Alan Rickman and Timothy Spall as the villains of the piece flesh out (if somewhat disagreeably) their slightly melodramatic characters and if their villainy appears somewhat larger than life Burton makes it clear it is through Sweeney Todd’s eyes we are viewing them.

Jayne Wisener and Jamie Campbell Brown, as the lovers, are conventionally insipid and tiresome but the actors do their best to render them believable and the scenes of the latter walking through the deserted streets of Burton’s London are peaceful oasis’s of rest from the hysterical goings-on in the Todd/Lovett household.

As Signor Pirelli, the pseudo Italian barber and blackmailer of Todd, Sasha Baron Cohen is surprisingly effective and restrained (in so far as the part allows); a delightful cameo.

Toby, Pirelli’s apprentice, who moves into Mrs Lovett’s employ, is usually played as a young man, but is here played by a boy, Edward Sanders, which adds extra poignancy to the role although, despite Mr Sanders’ excellent and moving performance, I did wonder whether, in fact, a boy would have had the strength to carry out his vital role in the denouement.

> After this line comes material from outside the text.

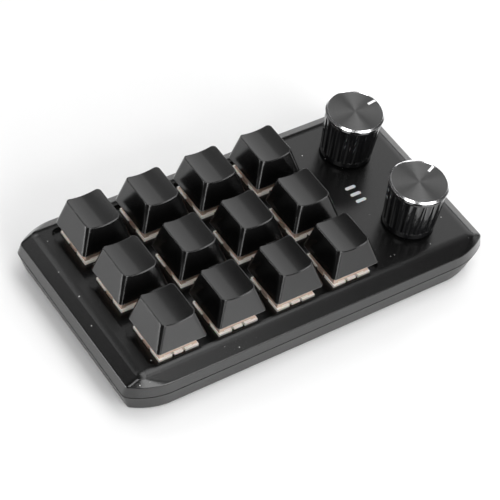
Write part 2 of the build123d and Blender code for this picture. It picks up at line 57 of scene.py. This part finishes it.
# camera, as found from the key grid in the photograph, its distances and target in millimetres
cameraSettings = {
    "focalPixels": 1966.7,
    "imagePixels": 500,
    "sensor": 36.0,
    "azimuth": -42.72,
    "elevation": 47.30,
    "roll": 12.02,
    "distance": 645.2,
    "shiftRight": 11.26,
    "shiftUp": 1.39,
    "target": (-16.4, 0.0, 14.05),
    "clip": (0.01, 20.0),  # in metres
}


def addCamera(s):
    az = math.radians(s["azimuth"])
    el = math.radians(s["elevation"])
    roll = math.radians(s["roll"])
    back = Vector((math.sin(az) * math.cos(el), -math.cos(az) * math.cos(el), math.sin(el)))
    right = (-back).cross(Vector((0, 0, 1))).normalized()
    up = right.cross(-back)
    rolledRight = math.cos(roll) * right + math.sin(roll) * up
    rolledUp = -math.sin(roll) * right + math.cos(roll) * up
    place = Vector(s["target"]) + s["distance"] * back
    place += s["shiftRight"] * rolledRight + s["shiftUp"] * rolledUp
    data = bpy.data.cameras.new("camera")
    data.sensor_width = s["sensor"]
    data.lens = s["focalPixels"] * s["sensor"] / s["imagePixels"]
    data.clip_start, data.clip_end = s["clip"]
    camera = bpy.data.objects.new("camera", data)
    bpy.context.scene.collection.objects.link(camera)
    turn = Matrix((rolledRight, rolledUp, back)).transposed().to_4x4()
    camera.matrix_world = Matrix.Translation(place * mm) @ turn
    bpy.context.scene.camera = camera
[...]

A surprising piece of casting, although perfectly justified by her performance, was Laura Michelle Kelly as a beggar Woman (I always knew Mary Poppins would come to a bad end!) who moves, Cassandra-like through the action declaiming woe and ruin on all and sundry.

All in all this is a perfectly cast and beautifully acted piece of melodramatic hokum, transformed by Sondheim’s music and lyrics and Burton’s impeccable direction and brilliant vision into a first class piece of cinematic art; in short, it is a bloody (in every sense of the word) good film which no one should miss!